O ótimo documentário “Libelu – Abaixo a Ditadura” relembra bons momentos do movimento estudantil e espelha o momento atual do Brasil.
Com o endurecimento do regime militar, os principais movimentos estudantis caíram na clandestinidade e muitos enfraqueceram com exílio, mortes e torturas. O ponto de partida dessa posição foi o incêndio da sede da União Nacional dos Estudantes, no Rio de Janeiro, em 1964. A partir dali qualquer movimento organizado por universitários era visto como ameaça para o governo e era reprimido.
Resistir era preciso e assim surgiu o Movimento Liberdade e Luta ou Libelu, no campus da USP em 1976 formado por estudantes que eram diferentões demais do que os colegas de outros movimentos de esquerda e fizeram desse preconceito sua marca. Os atores desse movimento político e libertário foram fundamentais para a criação do Partido dos Trabalhadores no anos 80 e alguns viveram seu auge integrando o governo do presidente Lula entre 2003 e 2010.
O documentário “Libelu – Abaixo a ditadura” resgata através dos mais variados personagens como a arquiteta Anne Marie Sumner, a jornalista Cleusa Turra, o sociólogo e jornalista Demétrio Magnoli, o jornalista José Arbex Júnior, o jornalista Reinaldo Azevedo entre outros nomes, as memórias deste período histórico, da perseguição política e até mesmo do estranhamento da opinião pública sobre aqueles estudantes com ideais revolucionários, mas contrários a luta armada e com pensamento destoante ao do partido Comunista.
O longa se aproveita de uma montagem bem dinâmica que usa imagens de arquivo para complementar e ilustrar as boas histórias contadas, como as cenas que mostram a ação do Coronel Erasmo Dias, então secretário estadual de segurança pública tentando impedir as reuniões de integrantes da Libelu e outros movimentos na PUC numa das iniciativas que tentavam organizar a refundação da UNE e mobilizar manifestações contra o governo militar. É interessante para o espectador comparar o que mudou dessa turma depois de 40 anos e ver que alguns desajustados e inconsequentes da década de 70 viraram os caretas de 2020.
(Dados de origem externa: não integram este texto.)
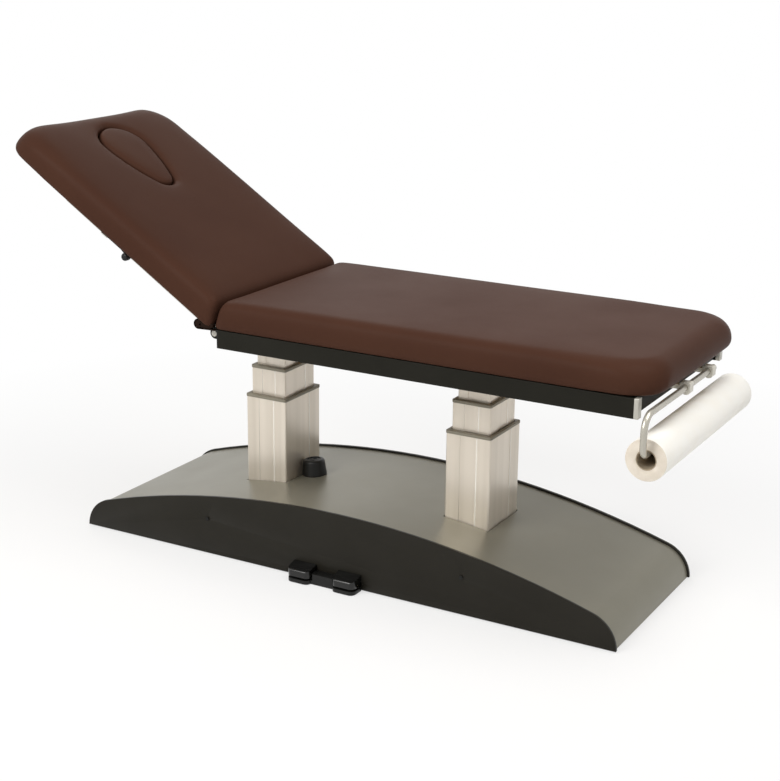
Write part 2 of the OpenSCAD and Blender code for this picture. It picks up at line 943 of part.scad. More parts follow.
module rail_cap(x0, x1, plug0, plug1) {
    thinner = 2 * rail_wall + 2 * seat_gap;
    along_x(x0, x1) rounded_rect(rail_w, rail_h, rail_corner);
    along_x(plug0, plug1) square([rail_w - thinner, rail_h - thinner], center = true);
}

module rail_caps_foot() {
    x0 = frame_foot_x - cap_foot_t;
    color("#b4b2ab") for (s = [-1, 1]) {
        translate([0, s * (frame_w - rail_w) / 2, rail_z + rail_h / 2]) {
            rail_cap(x0, frame_foot_x, x0 - cap_plug, frame_foot_x - cut);
        }
    }
}

module rail_caps_head() {
    x1 = frame_head_x + cap_head_t;
    color("#242320") for (s = [-1, 1]) {
        translate([0, s * (frame_w - rail_w) / 2, rail_z + rail_h / 2]) {
            rail_cap(frame_head_x, x1, frame_head_x + cut, x1 + cap_plug);
        }
    }
}

// Upholstery, drawn flat: the seat to the right of the pivot and the backrest to its left
module seat_plan(inset, x0) {
    w = cushion_half - inset;
    end = cushion_foot_x - inset;
    r = cushion_corner_r - inset;
    polygon(rounded([[x0, -w], [end, -w], [end, w], [x0, w]],
        [hinge_corner_r - inset, r, r, hinge_corner_r - inset]));
}

module back_plan(inset, x1) {
    w = cushion_half - inset;
    head_w = cushion_half - head_taper - inset;
    head = back_x + inset;
    r = head_corner_r - inset;
    polygon(rounded([[head, -head_w], [x1, -w], [x1, w], [head, head_w]],
        [r, hinge_corner_r - inset, hinge_corner_r - inset, r]));
}

module cushion_front_view(top) {
    w = cushion_half;
    polygon(rounded([[-w, seat_z], [w, seat_z], [w, top], [-w, top]],
        [cushion_bottom_r, cushion_bottom_r, cushion_top_r, cushion_top_r]));
}

module seat_board() {
    color("#b99a6b") translate([0, 0, seat_z]) linear_extrude(board_t) {
        seat_plan(cushion_wrap + board_gap, pivot_x + flank(seat_z + board_t) + board_setback);
    }
}

module seat_cushion() {
    top = seat_z + cushion_t;
    color("#5e4a3e") difference() {
        intersection() {
            translate([0, 0, seat_z]) linear_extrude(cushion_t) seat_plan(0, pivot_x + flank(seat_z));
            along_y(-cushion_half, cushion_half) polygon(rounded([[pivot_x + flank(seat_z), seat_z],
                [cushion_foot_x, seat_z], [cushion_foot_x, top], [pivot_x + flank(top), top]],
                [0, cushion_bottom_r, cushion_top_r, hinge_edge_r]));
            along_x(pivot_x, cushion_foot_x) cushion_front_view(top);
        }
        translate([0, 0, seat_z - cut]) linear_extrude(board_t + board_gap + cut) {
            seat_plan(cushion_wrap, pivot_x + flank(seat_z + board_t) + board_setback - board_gap);
        }
    }
}

// Half of the egg's outline on the +Y side: a sector of the flank's big circle
module egg(grow) {
    wide_r = plug_w / 2 + grow;
    tip_r = plug_tip_r + grow;
    apart = plug_len - plug_w / 2 - plug_tip_r;
    flank_r = plug_len * plug_flank_share + grow;
    // Centre of the flank's circle, from its distances to the two end circles' centres
    near = flank_r - wide_r;
    far = flank_r - tip_r;
    cx = (near * near - far * far + apart * apart) / (2 * apart);
    cy = -sqrt(near * near - cx * cx);
    translate([back_x + plug_head_setback + plug_w / 2, 0]) {
        circle(r = wide_r);
        translate([apart, 0]) circle(r = tip_r);
        for (s = [-1, 1]) {
            intersection() {
                translate([cx, s * cy]) circle(r = flank_r, $fn = crown_fn / 4);
                polygon([[0, 0], [-cx, -s * cy], [2 * apart - cx, -s * cy], [apart, 0]]);
            }
        }
    }
}

module back_arms() {
    color("#bdbab2") at_back() for (s = [-1, 1]) {
        y0 = s > 0 ? arm_in : -arm_out;
        difference() {
            union() {
                along_x(pivot_x - arm_len, pivot_x) {
                    translate([s * (arm_in + arm_out) / 2, seat_z - arm_h / 2]) {
                        tube_section(arm_w, arm_h, rail_corner, rail_wall);
                    }
                }
                rod_y(pivot_x, pivot_z, arm_end_r, y0, y0 + arm_w);
            }
            rod_y(pivot_x, pivot_z, pivot_r + run_gap, -base_w, base_w);
        }
    }
    color("#26251f") at_back() release_block();
}

// The block on the near arm that carries the release lever's pin
module release_block() {
    x = pivot_x - release_x;
    z = seat_z - release_drop;
    box([x - release_block_x, -arm_out - release_boss, z - release_block_z],
        [x + release_block_x, -arm_out, z + release_block_z]);
    rod_y(x, z, release_pin_r, -arm_out - release_boss - release_t - cut, -arm_out - cut);
}

module release_lever() {
    x = pivot_x - release_x;
    z = seat_z - release_drop;
    y1 = -arm_out - release_boss - seat_gap;
    y0 = y1 - release_t;
    half = release_w / 2;
    knob = [x + release_len, z - release_fall];
    color("#1a1a19") at_back() {
        difference() {
            along_y(y0, y1) polygon(rounded([[x - release_w, z - release_w], [x, z - release_w],
                knob - [0, half], knob + [0, half], [x, z + half], [x - release_w, z + half]],
                [half, half, cut, cut, cut, half]));
            rod_y(x, z, release_pin_r + run_gap, -base_w, 0);
        }
        rod_y(knob[0], knob[1], release_knob_r, y0 - release_knob_w / 2, y0 + release_knob_w / 2);
    }
}

module back_cross_tubes() {
    stations = [lever_root_x, arm_len / 2, arm_len - cross_w];
    color("#bdbab2") at_back() {
        for (x = stations) {
            along_y(-arm_in, arm_in) translate([pivot_x - x, seat_z - arm_h / 2]) {
                tube_section(cross_w, arm_h, rail_corner, rail_wall);
            }
        }
    }
    color("#26251f") at_back() lever_plate();
}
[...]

Um dos depoimentos mais interessantes e importantes é do médico e ex-ministro da Fazenda e da Casa Civil Antônio Palocci, condenado há 12 anos de prisão por recebimento de caixa 2 e outros crimes denunciados na Operação Lava Jato.
O político que se desfiliou do PT depois de mais 30 anos se mostra arrependido e vê sua atuação no governo mais conservadora do que sua ideologia nos anos de luta estudantil.
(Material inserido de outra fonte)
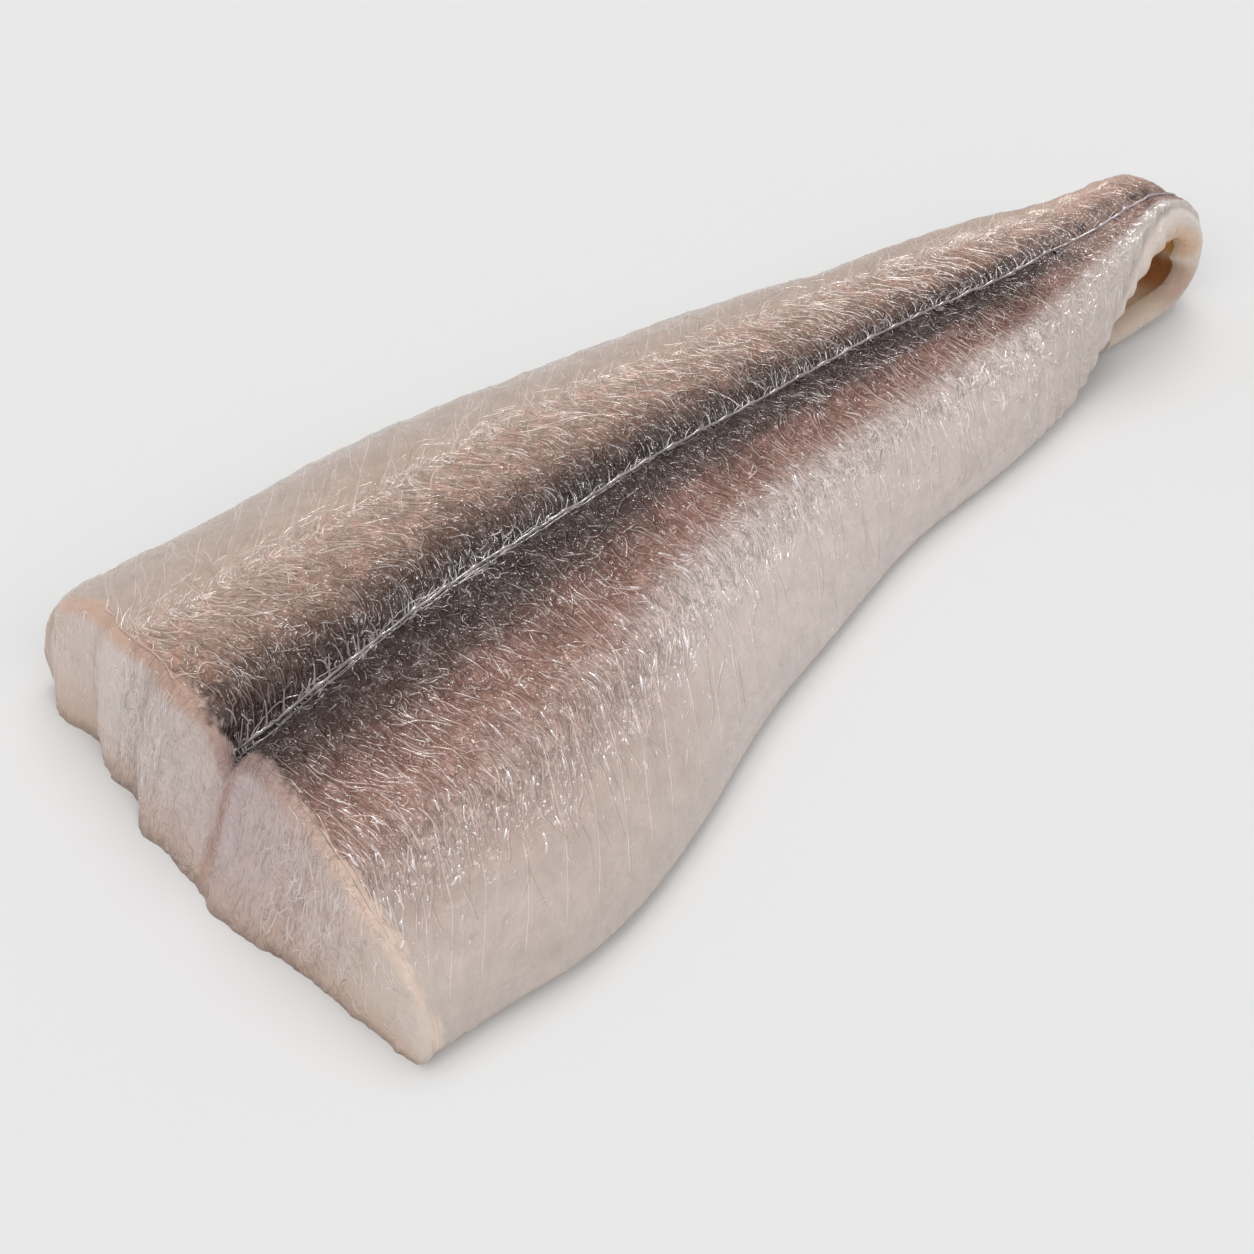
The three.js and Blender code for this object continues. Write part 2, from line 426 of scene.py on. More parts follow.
# %% [markdown]
# ## Fine wrinkles
# Between the threads the wet surface is drawn into fine wrinkles that run the same way. They
# are too many to model. Noise is turned into thin ridges where it crosses its middle value,
# and its coordinates are stretched along the walls, so that the ridges become long.

# %% Wrinkle group
wrinkle = bpy.data.node_groups.new("fine wrinkles", "ShaderNodeTree")
for name in ("Height", "Line"):
    wrinkle.interface.new_socket(name, in_out="OUTPUT", socket_type="NodeSocketFloat")
wrinkle_result = wrinkle.nodes.new("NodeGroupOutput")
mark = node(wrinkle, "Attribute", attribute_name="spot").outputs["Vector"]
mark = node(wrinkle, "SeparateXYZ", {0: mark}).outputs
wall_mark = node(wrinkle, "Attribute", attribute_name="wall").outputs["Fac"]
at_cut = fade(wrinkle, mark[0], 0.014, 0.002)
object_at = node(wrinkle, "TexCoord").outputs["Object"]
stir = node(wrinkle, "TexNoise", {"Vector": object_at, "Scale": 210, "Detail": 2})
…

Os membros do Libelu defendiam ideologias Trotskistas que pregavam uma revolução constante através da classe operária e políticas de bem estar social que se perderam ou se corromperam à medida que alguns sucumbiram ao sistema político vigente.
O documentário vencedor do Festival “É tudo verdade” em 2020 leva à uma discussão sobre a transição da juventude para vida adulta e sobre o envelhecimento da esquerda e a perda de ideais ao mesmo tempo que mais responsabilidades chegam para todos. A direção do estreante Diógenes Muniz é impecável seja na escolha da locação, dos personagens e do ritmo da história.
É estranho pensar que uma geração cheia de ideais libertários e modernos permitiu o avanço de uma sociedade tão conservadora e atrasada ao poder. Essa reflexão faz esse filme ainda mais necessário para entender o contexto político atual.
Paulo Leminski eternizou nos seus versos uma homenagem à Libelu: “Me enterrem com os trotskistas na cova comum dos idealistas onde jazem aqueles que o poder não corrompeu”. Se o poeta soubesse o que destino de muitos daqueles guardou para o futuro ficaria decepcionado.
Libelu chega aos cinemas em 13 de maio, entra em cartaz nas plataformas digitais em 27 de maio e depois estreia no Canal Brasil no dia 20/07.